Decision Tree Learning as a Search Problem

1. Introduction

Decision tree learning (e.g., ID3 algorithm) can be understood as:

A search through the space of all possible decision trees

The goal is to find a tree that: - Accurately classifies training data
- Generalizes well to unseen data

2. Search Strategy and Hypothesis Space

2.1 Hypothesis Space

The hypothesis space = all possible decision trees
This space is very large, but also complete

👉 Meaning: - Any finite discrete function can be represented

2.2 Search Strategy

ID3 uses:

Top-down approach
Greedy (hill-climbing) search
Simple → complex model building

2.3 Search Flow (Mermaid)

graph TD
    A[Start with Full Dataset] --> B[Evaluate All Attributes]
    B --> C[Select Best Attribute<br/>Max Information Gain]
    C --> D[Split Dataset into Subsets]
    D --> E{Stopping Condition Met?}
    E -->|No| F[Repeat Recursively on Each Subset]
    F --> B
    E -->|Yes| G[Create Leaf Node]

3. Evaluation Function

Information Gain

Used to select the best attribute:

\[ IG(S, A) = Entropy(S) - \sum_{v \in Values(A)} \frac{|S_v|}{|S|} Entropy(S_v) \]

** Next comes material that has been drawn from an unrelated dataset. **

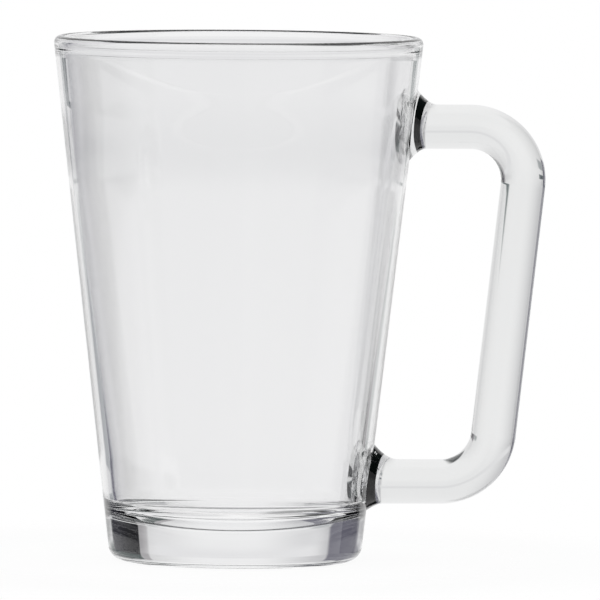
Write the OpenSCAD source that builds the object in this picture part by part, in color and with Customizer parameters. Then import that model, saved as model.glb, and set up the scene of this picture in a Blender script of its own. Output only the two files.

👉 Higher Information Gain = better split

4. Key Characteristics

4.1 Completeness of Hypothesis Space

ID3 can represent any finite discrete-valued function
No restriction on model expressiveness

4.2 Single Hypothesis Maintenance

Maintains only one tree at a time
Does NOT track all possible trees

👉 Contrast:

Candidate-Elimination → keeps multiple hypotheses
ID3 → keeps only the current best tree

4.3 No Backtracking (Greedy Nature)

Once a split is chosen → never changed
May lead to:
Local optimum ❌
Not global optimum

4.4 Robustness to Noise

Uses statistical measures over full dataset
Less sensitive to:
Individual errors
Noisy samples

5. Inductive Bias in Decision Trees

5.1 What is Inductive Bias?

Inductive bias = assumptions used to generalize beyond training data

5.2 Types of Bias

Type	Description
Restriction Bias	Limits hypothesis space
Preference Bias	Prefers some hypotheses over others

5.3 ID3 Uses Preference Bias

Does NOT restrict possible trees
Instead, it prefers:

👉 Simpler trees over complex ones

6. Bias Behavior in ID3

Preferences:

Shorter trees
High Information Gain attributes near root

Mermaid Representation

graph TD
    A[All Possible Trees] --> B[Search Strategy]
    B --> C[Prefer Short Trees]
    B --> D[Prefer High IG at Root]
    C --> E[Final Selected Tree]
    D --> E

7. Occam’s Razor Principle

“Simpler models are more likely to be correct.”

Why?

Fewer simple hypotheses exist
Less chance of fitting data by coincidence

Intuition

Model	Risk
Simple Tree	Better generalization
Complex Tree	Overfitting

8. Why Preference Bias is Powerful

Advantage over Restriction Bias

Preference Bias	Restriction Bias
Flexible	Limited
Can represent true function	May exclude it
Guided by search	Hard constraints

👉 Decision trees:

Explore full space
But prioritize simpler solutions

9. Overall Search Process (Mermaid)

graph TD
    A[Start] --> B[All Training Data]
    B --> C[Evaluate Attributes]
    C --> D[Select Best Split]
    D --> E[Partition Data]
    E --> F{Stopping Condition?}
    F -->|No| C
    F -->|Yes| G[Create Leaf Node]

10. Summary

Concept	Description
Search Space	All possible trees
Strategy	Greedy, top-down
Evaluation	Information Gain
Bias Type	Preference bias
Key Assumption	Simpler trees are better

11. Conclusion

Decision tree learning:

Searches a complete hypothesis space
Uses a greedy strategy
Relies on preference bias (simplicity)

It does not limit what it can learn, but assumes that simpler trees are more likely to generalize well.